Why it matters: If the framing wins, the debate never starts.
How to Spot DOGE’s Footprint (Field Guide)
- New mandatory dashboards with no statute behind them.
- Exempt staffing memos during lapses or emergencies.
- Cross-agency “tiger teams” embedded without formal charters.
- Procurement pivots that concentrate services to one cloud or identity provider.
- Model-gated services (benefits, audits, permits) with opaque scoring.
- “Temporary” standards that persist after the crisis.
- Public-private MoUs that bind agencies to private moderation or risk policies.
What Breaks the Parallel State
- Law > Interface: Require statutory authority for any new mandatory data feed, dashboard, or score.

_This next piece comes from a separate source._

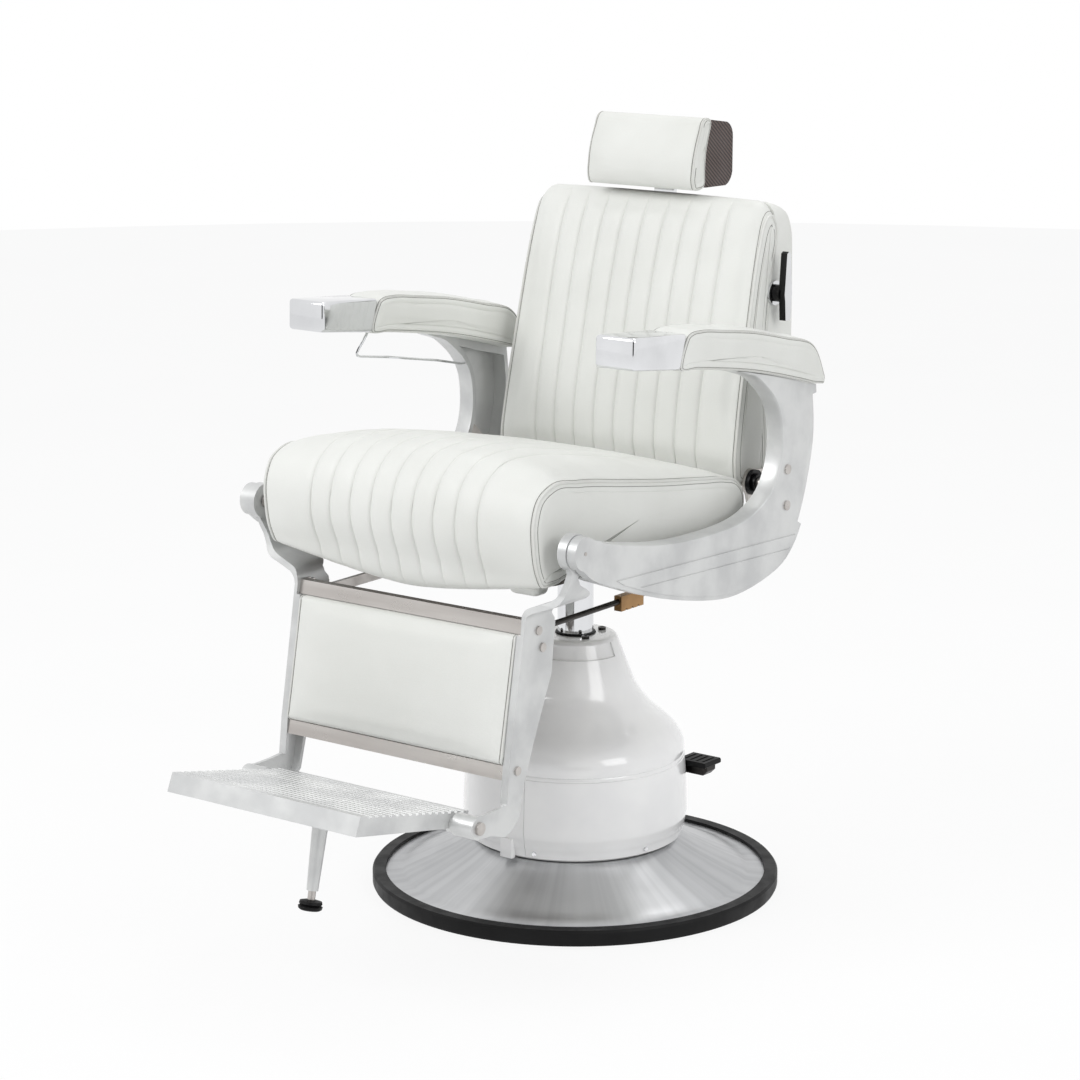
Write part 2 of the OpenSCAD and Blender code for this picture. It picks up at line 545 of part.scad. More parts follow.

- Sunlight by Design: Publish model cards, training data sources, exemption lists, and shutdown journals daily.
- Reverse-on-Resume Rule: Any structural change made during a lapse auto-reverts unless re-approved in 30 days.
- Data Sovereignty: Core identity/content/payment rails must be under public law, not vendor ToS; portability by default.
- Common Carrier Duties for Dominant Platforms: Neutral, auditable, with due process for users and agencies alike.
- Funding Discipline: No critical governance via non-appropriated workarounds without explicit statute and sunset.
- Independent Audits: GAO/IG triggers for any “exempt” unit; publish findings and corrective actions.